Again, economic growth which will inevitably increase the private sector in developing countries is something that development seeks to accomplish. But to pretend that corruption only occurs in the public or non-profit sectors and can never be found or persist in the private sector is a bit of a pipedream. The issue of corruption, and by extension the effectiveness of the foreign aid in funding and accomplishing its goals, is something that needs to be tackled in all sectors by using partnerships and engaging actors from every type of economic enterprise and across the public-private spectrum.
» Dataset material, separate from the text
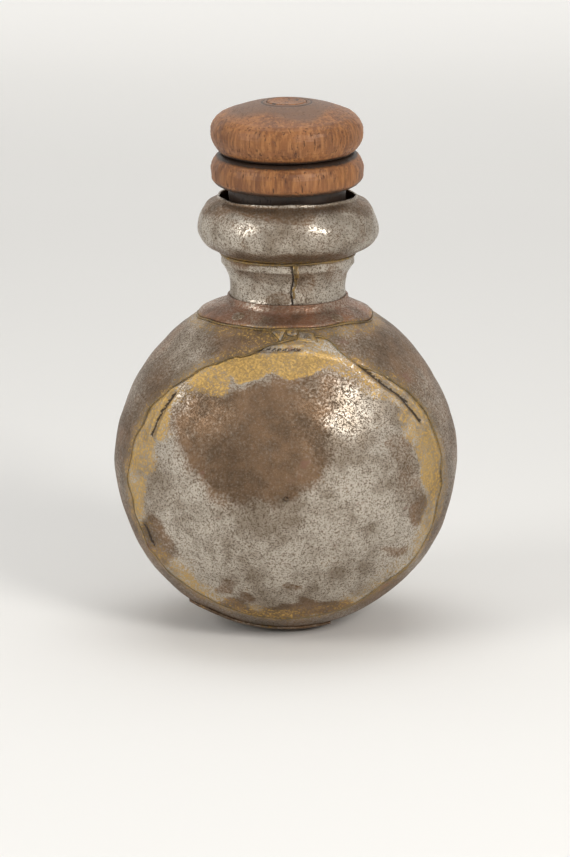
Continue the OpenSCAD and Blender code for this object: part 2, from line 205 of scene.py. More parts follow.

Yet there was no mention of how the US would engage aid recipient governments, be it at the local or national level, nor any mention of NGOs and international organizations that are already active in these areas. This is not a small oversight. While it may be understandable why Romney focused on ways to tap into the private sector, to completely leave out all other actors in a major address on foreign aid undermines the strength of the programs he proposes.

In the end, this was a campaign speech that sought to differentiate Romney from Obama on foreign aid and policy. It proposed some program ideas while also sprinkled with some subtle and not so subtle digs at foreign countries, leaders and the Obama administration’s handling of the unrest in the Middle East. That may be the speech’s biggest failing; not only did he not propose anything really new for American foreign aid policy, but in a room filled with international political and business leaders at an event seeking to bring different parties together for the advancement of the least advantaged among us, the political tone hit a sour note. Nonetheless, there are kernels of useful information here and time will only tell if we get to see what could come out of the ideas presented by Romney today.